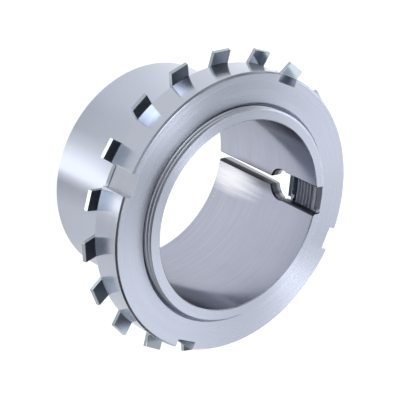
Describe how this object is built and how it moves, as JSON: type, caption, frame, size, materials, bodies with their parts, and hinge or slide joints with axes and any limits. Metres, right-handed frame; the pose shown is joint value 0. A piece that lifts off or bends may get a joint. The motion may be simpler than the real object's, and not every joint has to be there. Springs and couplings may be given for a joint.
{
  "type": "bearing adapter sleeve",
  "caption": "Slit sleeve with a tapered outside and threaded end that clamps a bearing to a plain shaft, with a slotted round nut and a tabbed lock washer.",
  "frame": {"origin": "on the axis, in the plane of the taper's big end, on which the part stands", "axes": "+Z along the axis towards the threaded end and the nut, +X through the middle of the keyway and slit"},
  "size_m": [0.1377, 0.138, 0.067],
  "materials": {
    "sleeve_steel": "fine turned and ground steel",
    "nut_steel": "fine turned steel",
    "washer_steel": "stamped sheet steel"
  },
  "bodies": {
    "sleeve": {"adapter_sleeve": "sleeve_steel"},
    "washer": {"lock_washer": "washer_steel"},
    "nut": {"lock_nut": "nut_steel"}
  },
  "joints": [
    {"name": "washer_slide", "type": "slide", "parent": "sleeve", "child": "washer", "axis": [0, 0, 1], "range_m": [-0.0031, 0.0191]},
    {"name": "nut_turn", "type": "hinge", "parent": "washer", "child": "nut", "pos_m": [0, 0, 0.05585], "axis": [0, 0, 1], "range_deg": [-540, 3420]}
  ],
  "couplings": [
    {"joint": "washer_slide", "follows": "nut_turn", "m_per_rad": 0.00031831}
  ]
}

================

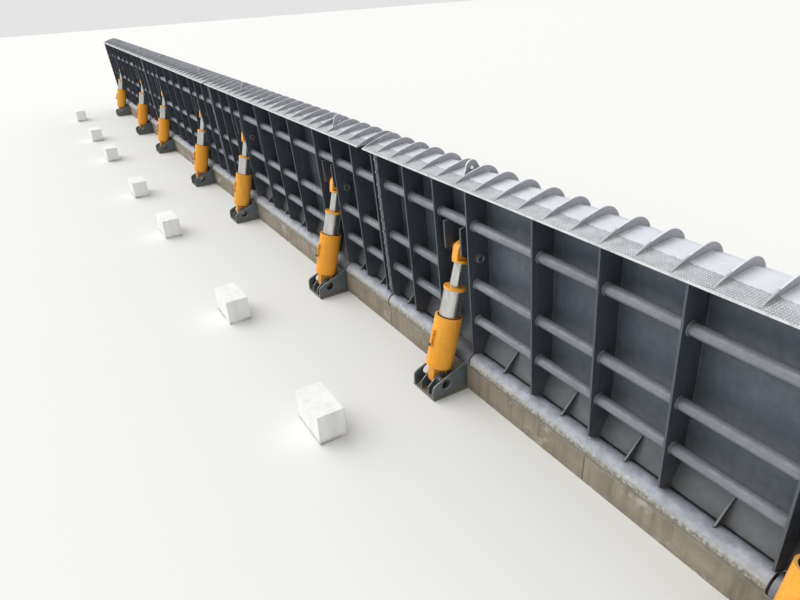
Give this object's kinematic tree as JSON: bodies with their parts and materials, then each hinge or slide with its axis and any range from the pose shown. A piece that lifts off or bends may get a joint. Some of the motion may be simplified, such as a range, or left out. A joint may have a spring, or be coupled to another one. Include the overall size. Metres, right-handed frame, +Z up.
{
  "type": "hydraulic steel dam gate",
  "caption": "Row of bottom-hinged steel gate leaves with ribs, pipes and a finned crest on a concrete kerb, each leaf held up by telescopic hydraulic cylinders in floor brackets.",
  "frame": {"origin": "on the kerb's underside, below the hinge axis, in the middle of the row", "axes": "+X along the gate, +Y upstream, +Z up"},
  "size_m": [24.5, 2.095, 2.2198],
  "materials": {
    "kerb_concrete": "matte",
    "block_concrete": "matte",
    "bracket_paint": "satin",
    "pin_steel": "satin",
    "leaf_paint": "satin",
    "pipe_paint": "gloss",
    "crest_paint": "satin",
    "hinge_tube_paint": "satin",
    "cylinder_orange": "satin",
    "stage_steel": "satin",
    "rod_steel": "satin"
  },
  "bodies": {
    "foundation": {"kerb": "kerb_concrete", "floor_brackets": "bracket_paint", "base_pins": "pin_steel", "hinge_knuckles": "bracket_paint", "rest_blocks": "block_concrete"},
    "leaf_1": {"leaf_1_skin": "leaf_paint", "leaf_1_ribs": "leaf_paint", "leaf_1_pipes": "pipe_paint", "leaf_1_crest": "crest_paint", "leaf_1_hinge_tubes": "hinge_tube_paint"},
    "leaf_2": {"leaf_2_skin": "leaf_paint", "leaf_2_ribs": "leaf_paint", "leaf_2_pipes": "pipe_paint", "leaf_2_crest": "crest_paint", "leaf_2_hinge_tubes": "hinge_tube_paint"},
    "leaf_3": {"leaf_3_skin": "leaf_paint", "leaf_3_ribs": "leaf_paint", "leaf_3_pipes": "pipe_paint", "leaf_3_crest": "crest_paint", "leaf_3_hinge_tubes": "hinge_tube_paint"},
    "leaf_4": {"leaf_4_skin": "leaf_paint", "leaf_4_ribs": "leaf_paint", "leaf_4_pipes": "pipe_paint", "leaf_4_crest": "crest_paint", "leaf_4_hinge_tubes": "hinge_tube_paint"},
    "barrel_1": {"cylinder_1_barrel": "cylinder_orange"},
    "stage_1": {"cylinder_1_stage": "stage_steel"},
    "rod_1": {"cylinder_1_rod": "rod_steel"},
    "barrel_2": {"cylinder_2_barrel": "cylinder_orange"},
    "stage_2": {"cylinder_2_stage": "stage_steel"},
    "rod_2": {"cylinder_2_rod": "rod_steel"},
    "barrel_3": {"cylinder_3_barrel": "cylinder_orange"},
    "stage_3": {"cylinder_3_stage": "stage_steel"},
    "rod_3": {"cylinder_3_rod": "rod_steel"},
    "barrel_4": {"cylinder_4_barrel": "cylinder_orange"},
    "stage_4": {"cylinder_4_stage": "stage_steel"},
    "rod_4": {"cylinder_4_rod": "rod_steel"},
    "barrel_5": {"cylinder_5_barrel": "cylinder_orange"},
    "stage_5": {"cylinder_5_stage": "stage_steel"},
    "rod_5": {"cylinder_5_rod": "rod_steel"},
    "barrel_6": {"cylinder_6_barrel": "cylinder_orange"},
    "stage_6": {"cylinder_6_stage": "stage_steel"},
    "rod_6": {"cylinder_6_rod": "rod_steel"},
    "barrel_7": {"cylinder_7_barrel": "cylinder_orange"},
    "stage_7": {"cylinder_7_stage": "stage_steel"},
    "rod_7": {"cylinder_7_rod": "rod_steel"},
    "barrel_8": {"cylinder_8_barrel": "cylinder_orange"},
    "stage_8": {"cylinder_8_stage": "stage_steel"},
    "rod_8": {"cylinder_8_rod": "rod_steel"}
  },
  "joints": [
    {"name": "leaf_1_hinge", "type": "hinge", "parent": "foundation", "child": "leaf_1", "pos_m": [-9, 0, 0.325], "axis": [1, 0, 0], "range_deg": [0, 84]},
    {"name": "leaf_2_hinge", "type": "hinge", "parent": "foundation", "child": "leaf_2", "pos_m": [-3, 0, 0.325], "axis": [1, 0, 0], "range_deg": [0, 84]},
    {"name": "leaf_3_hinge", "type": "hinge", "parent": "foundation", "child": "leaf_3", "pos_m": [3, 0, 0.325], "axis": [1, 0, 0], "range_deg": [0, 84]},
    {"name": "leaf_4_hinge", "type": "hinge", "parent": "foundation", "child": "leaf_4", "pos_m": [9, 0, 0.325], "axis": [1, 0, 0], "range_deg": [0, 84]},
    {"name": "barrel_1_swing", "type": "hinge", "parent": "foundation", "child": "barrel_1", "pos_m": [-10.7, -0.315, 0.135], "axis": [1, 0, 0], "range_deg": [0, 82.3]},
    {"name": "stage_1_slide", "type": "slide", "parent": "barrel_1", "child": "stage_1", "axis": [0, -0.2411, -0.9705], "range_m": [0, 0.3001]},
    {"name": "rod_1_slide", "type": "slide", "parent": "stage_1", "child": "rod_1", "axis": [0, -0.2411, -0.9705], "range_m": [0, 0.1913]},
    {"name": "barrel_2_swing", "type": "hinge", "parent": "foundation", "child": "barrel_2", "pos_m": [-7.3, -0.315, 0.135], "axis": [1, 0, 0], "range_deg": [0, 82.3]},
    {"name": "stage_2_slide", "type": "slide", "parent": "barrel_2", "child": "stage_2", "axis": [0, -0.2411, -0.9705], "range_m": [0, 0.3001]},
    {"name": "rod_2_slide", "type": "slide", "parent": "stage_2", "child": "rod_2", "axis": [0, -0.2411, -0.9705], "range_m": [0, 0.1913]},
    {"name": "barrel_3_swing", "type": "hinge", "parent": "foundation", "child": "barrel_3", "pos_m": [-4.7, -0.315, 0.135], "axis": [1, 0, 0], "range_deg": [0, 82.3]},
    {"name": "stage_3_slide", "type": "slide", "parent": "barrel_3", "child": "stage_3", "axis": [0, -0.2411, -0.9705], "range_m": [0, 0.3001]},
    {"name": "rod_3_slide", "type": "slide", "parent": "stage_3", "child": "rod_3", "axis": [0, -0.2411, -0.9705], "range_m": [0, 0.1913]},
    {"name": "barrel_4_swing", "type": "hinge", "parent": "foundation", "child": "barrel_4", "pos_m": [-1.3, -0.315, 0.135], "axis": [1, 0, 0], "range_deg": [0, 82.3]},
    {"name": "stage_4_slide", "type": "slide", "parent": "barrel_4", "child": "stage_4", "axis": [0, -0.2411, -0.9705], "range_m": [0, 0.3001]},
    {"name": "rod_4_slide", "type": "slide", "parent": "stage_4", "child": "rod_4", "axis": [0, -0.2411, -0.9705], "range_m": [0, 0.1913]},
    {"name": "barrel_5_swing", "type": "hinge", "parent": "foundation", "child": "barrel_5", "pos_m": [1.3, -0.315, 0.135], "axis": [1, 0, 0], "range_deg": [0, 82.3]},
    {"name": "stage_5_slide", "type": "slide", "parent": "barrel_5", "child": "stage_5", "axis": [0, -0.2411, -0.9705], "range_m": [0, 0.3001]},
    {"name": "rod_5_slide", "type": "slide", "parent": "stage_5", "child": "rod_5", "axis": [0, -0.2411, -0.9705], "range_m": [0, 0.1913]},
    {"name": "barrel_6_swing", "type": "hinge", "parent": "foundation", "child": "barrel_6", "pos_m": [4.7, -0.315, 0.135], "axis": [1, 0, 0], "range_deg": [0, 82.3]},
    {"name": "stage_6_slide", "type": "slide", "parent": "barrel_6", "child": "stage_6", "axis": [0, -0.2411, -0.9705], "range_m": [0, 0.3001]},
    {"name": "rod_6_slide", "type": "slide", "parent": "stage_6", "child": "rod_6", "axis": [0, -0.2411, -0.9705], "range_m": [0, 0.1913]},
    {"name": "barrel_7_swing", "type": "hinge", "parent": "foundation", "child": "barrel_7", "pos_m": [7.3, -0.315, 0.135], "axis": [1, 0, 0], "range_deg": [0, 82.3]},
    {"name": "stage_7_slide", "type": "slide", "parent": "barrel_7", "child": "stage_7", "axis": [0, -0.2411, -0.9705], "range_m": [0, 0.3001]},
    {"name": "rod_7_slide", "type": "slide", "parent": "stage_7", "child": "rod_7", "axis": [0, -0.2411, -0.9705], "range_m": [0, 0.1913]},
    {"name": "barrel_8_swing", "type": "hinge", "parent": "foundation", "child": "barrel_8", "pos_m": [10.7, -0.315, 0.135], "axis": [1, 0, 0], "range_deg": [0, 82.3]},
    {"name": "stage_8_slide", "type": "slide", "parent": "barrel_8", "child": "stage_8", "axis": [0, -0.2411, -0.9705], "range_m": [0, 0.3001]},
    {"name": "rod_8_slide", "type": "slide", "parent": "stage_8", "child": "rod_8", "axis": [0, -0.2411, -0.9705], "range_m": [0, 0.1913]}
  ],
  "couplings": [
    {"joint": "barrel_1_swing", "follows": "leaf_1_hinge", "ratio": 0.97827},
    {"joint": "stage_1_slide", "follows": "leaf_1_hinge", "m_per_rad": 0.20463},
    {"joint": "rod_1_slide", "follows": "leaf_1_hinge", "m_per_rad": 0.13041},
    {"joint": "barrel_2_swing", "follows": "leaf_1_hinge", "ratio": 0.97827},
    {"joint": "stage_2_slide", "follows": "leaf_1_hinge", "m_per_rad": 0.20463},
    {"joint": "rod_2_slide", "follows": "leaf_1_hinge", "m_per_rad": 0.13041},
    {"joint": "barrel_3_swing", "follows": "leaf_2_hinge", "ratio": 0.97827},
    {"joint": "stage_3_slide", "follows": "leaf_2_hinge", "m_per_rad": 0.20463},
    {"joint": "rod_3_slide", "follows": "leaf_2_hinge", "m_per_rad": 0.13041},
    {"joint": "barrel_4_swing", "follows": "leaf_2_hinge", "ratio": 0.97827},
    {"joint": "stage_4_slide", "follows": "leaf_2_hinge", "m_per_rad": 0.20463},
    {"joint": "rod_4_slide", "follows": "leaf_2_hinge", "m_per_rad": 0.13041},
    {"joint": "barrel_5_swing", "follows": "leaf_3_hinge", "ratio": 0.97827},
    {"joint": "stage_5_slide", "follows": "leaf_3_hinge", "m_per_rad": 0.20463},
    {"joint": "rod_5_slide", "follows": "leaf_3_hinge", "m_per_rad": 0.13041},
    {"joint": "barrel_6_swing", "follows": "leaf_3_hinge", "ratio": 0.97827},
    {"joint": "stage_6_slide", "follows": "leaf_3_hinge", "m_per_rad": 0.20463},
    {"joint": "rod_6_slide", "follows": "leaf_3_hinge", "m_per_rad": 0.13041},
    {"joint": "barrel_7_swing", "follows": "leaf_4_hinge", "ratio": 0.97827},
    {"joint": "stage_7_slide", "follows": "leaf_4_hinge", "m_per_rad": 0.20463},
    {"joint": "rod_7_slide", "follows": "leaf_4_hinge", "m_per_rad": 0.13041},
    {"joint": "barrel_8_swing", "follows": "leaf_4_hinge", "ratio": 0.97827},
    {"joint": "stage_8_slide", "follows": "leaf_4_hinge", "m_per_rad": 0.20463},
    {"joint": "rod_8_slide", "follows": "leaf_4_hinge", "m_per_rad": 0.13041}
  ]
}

================

Lines containing "object" are to be counted. State the total and add nothing.

2